On 26 March 2020, the Regional Health Agency of the French region Pays de la Loire reported that seven crew members aboard Celebrity Apex had tested positive for SARS-CoV-2. At the time, Celebrity Apex had just been constructed at Chantiers de l'Atlantique and was waiting to be delivered to Celebrity. There were 1407 crew members already on board at the time.

Before the first positive cases were reported, reports showed practices aboard the ship did not reflect the seriousness of the progression of the pandemic at the time. For example, a large party was held on 21 March 2020, even when France had been under a national lockdown beginning on 17 March 2020. However, once the first seven crew members tested positive, the whole crew was placed in isolation and forbidden from leaving the ship.

The next day, on 27 March 2020, 29 people had tested positive for the virus, and one person had been brought to a hospital with breathing issues. By 31 March 2020, 157 people had tested positive and two had been hospitalized; by the next week, on 7 April 2020, 217 people had tested positive, with four hospitalized and two in intensive care; and by the following week, on 15 April 2020, 224 people had tested positive, out of a total of 1444 people tested. (Note: Some sources state that approximately 350 people had tested positive, but they all seem to have based that number on a lawsuit brought against Celebrity Cruises, where the complaint, filed on 14 April 2020, alleged that on 6 April 2020, [a]pproximately three hundred and fifty (350) crewmembers working aboard the Celebrity Apex test[ed] positive for COVID-19. Eight (8) crewmembers who tested positive were admitted to a local French hospital; four (4) such crewmembers who displayed symptoms return[ed] to the ship a few days later, the other four (4) remain[ed] in the French hospital. This estimate of roughly 350 crew members testing positive by 6 April 2020 appears much larger than the 217 positive cases that the Regional Health Agency reportedly reported the following day, so it is assumed to be a very rough estimate.)
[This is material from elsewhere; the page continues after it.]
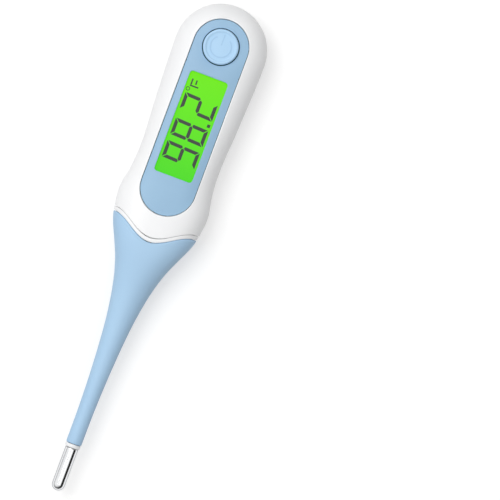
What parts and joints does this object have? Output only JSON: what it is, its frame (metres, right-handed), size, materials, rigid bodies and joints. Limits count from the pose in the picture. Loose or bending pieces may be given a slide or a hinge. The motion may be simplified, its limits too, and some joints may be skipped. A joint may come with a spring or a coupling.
{
  "type": "digital thermometer",
  "caption": "Clinical digital thermometer with a green-lit display, a round power button, a flexible blue stem and a steel probe tip.",
  "frame": {"origin": "middle of the plan outline, on the flat back", "axes": "+X from the probe tip towards the button end, +Y towards the tops of the digits, +Z out of the display"},
  "size_m": [0.1421, 0.0258, 0.0157],
  "materials": {
    "white_shell": "satin",
    "panel_blue": "matte",
    "button_blue": "matte",
    "stem_blue": "matte",
    "clear_window": "polished",
    "lcd_green": "glossy",
    "milky": "satin",
    "black_rubber": "matte",
    "silicone": "matte",
    "board_green": "satin",
    "black_plastic": "matte",
    "ceramic": "matte",
    "epoxy": "satin",
    "polished_steel": "polished",
    "spring_steel": "brushed",
    "brass": "satin"
  },
  "bodies": {
    "case": {"front_housing": "white_shell", "rear_housing": "white_shell", "housing_seal": "silicone", "display_panel": "panel_blue", "display_window": "clear_window", "lcd_cell": "lcd_green", "lcd_frame": "white_shell", "zebra_strip": "black_rubber", "reflector_film": "white_shell", "light_guide": "milky", "backlight_led_a": "milky", "backlight_led_b": "milky", "button_membrane": "silicone", "switch_body": "black_plastic", "coin_cell": "polished_steel", "battery_cover_seal": "silicone", "negative_contact": "spring_steel", "positive_contact": "spring_steel", "main_board": "board_green", "board_screw_a": "polished_steel", "board_screw_b": "polished_steel", "controller_glob_top": "epoxy", "crystal_can": "spring_steel", "capacitor": "ceramic", "resistor_a": "black_plastic", "resistor_b": "black_plastic", "buzzer_plate": "brass", "buzzer_ceramic": "ceramic", "buzzer_lead_a": "brass", "buzzer_lead_b": "brass", "neck_insert": "white_shell", "stem_base": "stem_blue", "thermistor_lead_a": "brass", "thermistor_lead_b": "brass"},
    "button": {"power_button": "button_blue"},
    "plunger": {"switch_plunger": "ceramic"},
    "cover": {"battery_cover": "white_shell"},
    "cover_screw": {"battery_cover_screw": "polished_steel"},
    "link_01": {"stem_link_01": "stem_blue"},
    "link_02": {"stem_link_02": "stem_blue"},
    "link_03": {"stem_link_03": "stem_blue"},
    "link_04": {"stem_link_04": "stem_blue"},
    "link_05": {"stem_link_05": "stem_blue"},
    "link_06": {"stem_link_06": "stem_blue"},
    "link_07": {"stem_link_07": "stem_blue"},
    "link_08": {"stem_link_08": "stem_blue"},
    "link_09": {"stem_link_09": "stem_blue"},
    "tip": {"stem_tip": "stem_blue", "probe_collar": "white_shell", "probe_cap": "polished_steel", "probe_potting": "epoxy", "thermistor": "black_plastic"}
  },
  "joints": [
    {"name": "button_press", "type": "slide", "parent": "case", "child": "button", "axis": [0, 0, -1], "range_m": [0, 0.0004], "stiffness_N_per_m": 2500},
    {"name": "plunger_press", "type": "slide", "parent": "case", "child": "plunger", "axis": [0, 0, -1], "range_m": [0, 0.00025]},
    {"name": "cover_lift", "type": "slide", "parent": "case", "child": "cover", "axis": [0, 0, -1], "range_m": [0, 0.012]},
    {"name": "cover_screw_out", "type": "slide", "parent": "cover", "child": "cover_screw", "axis": [0, 0, -1], "range_m": [0, 0.003]},
    {"name": "side_bend_1", "type": "hinge", "parent": "case", "child": "link_01", "pos_m": [-0.02405, 0, 0.0075], "axis": [0, 0, 1], "range_deg": [-12, 12], "stiffness_Nm_per_rad": 0.015, "deforming": ["thermistor_lead_a", "thermistor_lead_b"]},
    {"name": "lift_bend_1", "type": "hinge", "parent": "link_01", "child": "link_02", "pos_m": [-0.02705, 0, 0.0075], "axis": [0, 1, 0], "range_deg": [-12, 12], "stiffness_Nm_per_rad": 0.015, "deforming": ["thermistor_lead_a", "thermistor_lead_b"]},
    {"name": "side_bend_2", "type": "hinge", "parent": "link_02", "child": "link_03", "pos_m": [-0.03005, 0, 0.0075], "axis": [0, 0, 1], "range_deg": [-12, 12], "stiffness_Nm_per_rad": 0.015},
    {"name": "lift_bend_2", "type": "hinge", "parent": "link_03", "child": "link_04", "pos_m": [-0.03305, 0, 0.0075], "axis": [0, 1, 0], "range_deg": [-12, 12], "stiffness_Nm_per_rad": 0.015},
    {"name": "side_bend_3", "type": "hinge", "parent": "link_04", "child": "link_05", "pos_m": [-0.03605, 0, 0.0075], "axis": [0, 0, 1], "range_deg": [-12, 12], "stiffness_Nm_per_rad": 0.015},
    {"name": "lift_bend_3", "type": "hinge", "parent": "link_05", "child": "link_06", "pos_m": [-0.03905, 0, 0.0075], "axis": [0, 1, 0], "range_deg": [-12, 12], "stiffness_Nm_per_rad": 0.015},
    {"name": "side_bend_4", "type": "hinge", "parent": "link_06", "child": "link_07", "pos_m": [-0.04205, 0, 0.0075], "axis": [0, 0, 1], "range_deg": [-12, 12], "stiffness_Nm_per_rad": 0.015},
    {"name": "lift_bend_4", "type": "hinge", "parent": "link_07", "child": "link_08", "pos_m": [-0.04505, 0, 0.0075], "axis": [0, 1, 0], "range_deg": [-12, 12], "stiffness_Nm_per_rad": 0.015},
    {"name": "side_bend_5", "type": "hinge", "parent": "link_08", "child": "link_09", "pos_m": [-0.04805, 0, 0.0075], "axis": [0, 0, 1], "range_deg": [-12, 12], "stiffness_Nm_per_rad": 0.015},
    {"name": "lift_bend_5", "type": "hinge", "parent": "link_09", "child": "tip", "pos_m": [-0.05105, 0, 0.0075], "axis": [0, 1, 0], "range_deg": [-12, 12], "stiffness_Nm_per_rad": 0.015}
  ],
  "couplings": [
    {"joint": "plunger_press", "follows": "button_press", "ratio": 0.625},
    {"joint": "side_bend_2", "follows": "side_bend_1", "ratio": 1},
    {"joint": "lift_bend_2", "follows": "lift_bend_1", "ratio": 1},
    {"joint": "side_bend_3", "follows": "side_bend_1", "ratio": 1},
    {"joint": "lift_bend_3", "follows": "lift_bend_1", "ratio": 1},
    {"joint": "side_bend_4", "follows": "side_bend_1", "ratio": 1},
    {"joint": "lift_bend_4", "follows": "lift_bend_1", "ratio": 1},
    {"joint": "side_bend_5", "follows": "side_bend_1", "ratio": 1},
    {"joint": "lift_bend_5", "follows": "lift_bend_1", "ratio": 1}
  ]
}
Citing Celebrity's mistreatment of the ship's crew during the pandemic, a crew member of Celebrity Apex, who tested positive for the virus on 30 March 2020, filed a class action lawsuit against the cruise line on 14 April 2020 "on behalf of all ... similarly situated crewmembers working aboard [Celebrity Cruises's] vessels". The lawsuit alleged that Celebrity failed to provide proper personal protective equipment (PPE), allowed independent contractors to freely enter and exit the ship, failed to test people boarding the ship for symptoms of coronavirus, failed to enact appropriate lockdown measures, and failed to provide "prompt, proper, and adequate medical care" to its employees, amongst other claims.

The COVID-19 pandemic also impacted the ship's inaugural season. Celebrity Apex was originally scheduled to set sail from Saint-Nazaire towards Southampton on 21 March 2020, following her delivery ceremony. Her pre-inaugural voyage was scheduled for 1 April 2020, a four-night sailing out of Southampton, calling in Bruges and Amsterdam. Her maiden voyage was set for 5 April 2020, traveling along the coasts of Spain and Portugal. She was scheduled to homeport in Southampton through the spring, before re-positioning to the Mediterranean for the summer. Celebrity's suspension of operations due to the pandemic resulted in the postponement of her maiden voyage and the cancellation of all Southampton sailings as well as the second tentative debut date, which had been set for 20 May from Barcelona.

Celebrity Apex was scheduled to re-position to Port Everglades in Fort Lauderdale in fall 2020 to sail week-long, round-trip Eastern and Western Caribbean itineraries.